When you’re in the construction industry, the knowledge and experience of your CPA can make all the difference. “A CPA should really understand the nuts and bolts of the construction industry if a contractor is truly going to have a valuable business partner in its corner,” says Larry Kane, partner of Gelman LLP, Certified Public Accountants and Business Advisors.
According to Mr. Kane, a “CPA that thoroughly understands your business can function not only by preparing taxes and financial statements but also by being a valued business consultant and ‘quasi’ partner. In the construction business, that means understanding virtually anything that has a financial impact on a project or a company. Some of these factors include being able to evaluate various accounting software packages as well as internal company procedures so that proper estimating, bidding, job cost control, change orders and burden allocations are easily and properly handled.
There are also many federally sponsored programs, each with its own set of complex regulations that your CPA might be able to help you navigate through. One such initiative is the Small Business Administration (SBA) 8(a) program for small ‘disadvantaged’ businesses. Ideally, the CPA firm should also assist the company with its long-term planning, so that the type of entity, systems and other resources will be appropriate for the goals of the company.”
Here are a few of the things a CPA for the construction industry should understand:
1. New or improved building methods and materials including the increasing desirability of, and prerequisites for, environmentally friendly LEED certification projects.
2. CPAs can help their clients by understanding the nature and scope of all the various insurance risks companies are exposed to, as well as knowing what techniques and cost-saving strategies best protect a company from those risks.
3. The correct business structure for a company is also important. There are C corporations, S corporations, LLCs and other legal structures available to businesses. Your CPA should help you with the appropriate entity not only for today but also for your long-term goals.
4. In this current difficult environment, many contractors are now looking to do public work projects. This type of work requires bonding and often has special rules regarding the bidding process. Maximizing your bonding capacity allows you to consider larger, more lucrative projects, but obtaining a bond usually requires a more stringent level of independent CPA involvement. However, even if your bid on a project is not the lowest, you might still get the job because another firm’s bid, for one reason or another, is disqualified. A knowledgeable CPA can help you make sure your bid meets all the requirements of the job.
Of course, CPAs should routinely consider the tax implications and strategies that can be used to improve a company’s cash flow and profitability including both carry-forwards and carry-backs.
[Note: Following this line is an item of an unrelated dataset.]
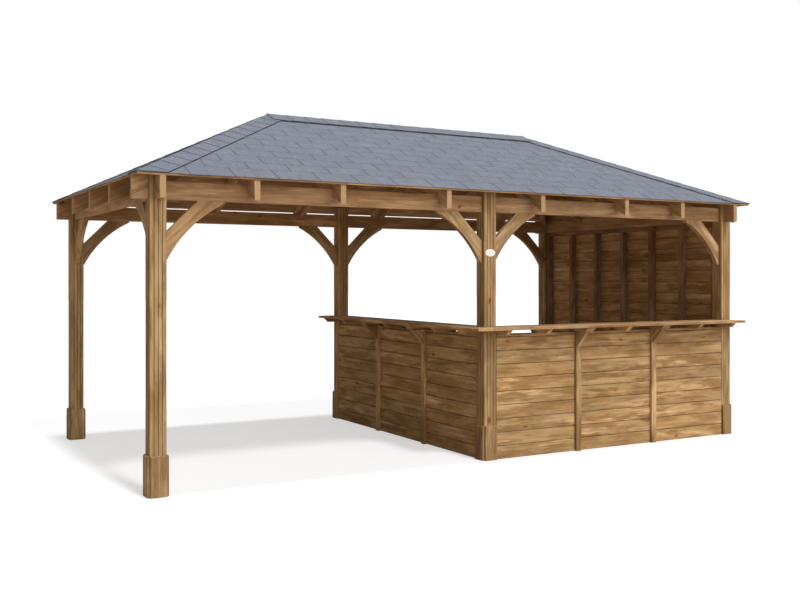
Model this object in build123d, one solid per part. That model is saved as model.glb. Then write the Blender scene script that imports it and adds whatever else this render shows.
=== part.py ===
from build123d import *
from math import cos, radians, sqrt, tan
import os

# Timber garden bar under a hipped roof: six fluted posts carry ring beams, rafters, boards and
# shingles. The left half stands open. The right half is a bar with two low walls and a full end wall.
# Millimetres, X to the right along the front, Y to the rear, Z up. While it is drawn, the origin is
# the centre of the post grid on the ground. export_node moves it to the centre of the whole plan.

# Post grid, over the outer faces of the corner posts
length = 5820
depth = 2930
post = 120
flute_width = 9
flute_depth = 4
flutes = 3

# Boards around the foot of each post
foot_height = 295
foot_board = 18
foot_chamfer = 8

# Ring beams and the braces under them
beam_bottom = 2111
beam_height = 134
beam_width = 45
brace_width = 45
brace_beam_leg = 445
brace_post_leg = 430
brace_corner_gap = 240
brace_nib = 14
brace_bow = 34

# Hipped roof: its boards pass over the posts' outer faces at the heel rise above the beams
roof_pitch = 25.2
heel_rise = 79
roof_overhang = 121
deck_board = 16
shingle = 5
cap_half_width = 167
cap_thickness = 4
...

Mr. Kane believes that a CPA with broad and deep relationships in the industry will likely see the best practices of a wide variety of companies. CPAs will have clients that have faced, and hopefully overcome, significant problems and unusual circumstances. In the field of construction, they will also tend to have more robust and widespread relationships with legal, insurance, surety and banking institutions. All of these industries are increasingly important in today’s business climate. For example, the demands of banks and sureties can conflict with the goal of minimizing taxes. Banks and sureties want to see solid earnings and ample working capital and liquidity. An owner’s instinct might be to minimize or defer profit in order to reduce that tax burden. A knowledgeable CPA must work with you to manage this delicate balance.
Finally, there are definite and substantial benefits when your CPA has a solid appreciation of the legal perspectives that impact your industry. This knowledge can be critical when disputes or other problems arise. Knowing what documentation is needed and what procedures must be followed to protect your rights can make a significant difference in the ultimate resolution of a problem. For example, as soon as an issue regarding a construction claim arises, a contractor should set up a separate job or phase relating to that claim so that all of the costs in question are segregated and isolated from work that is not in dispute. The party with the best record keeping is in the best position to prevail in any legal dispute. Setting up proper accounting procedures for the timely processing of change orders can often prevent potentially costly legal disputes.
A CPA that works with the construction industry should be fully immersed in that arena. There is no substitute for industry-specific knowledge and understanding.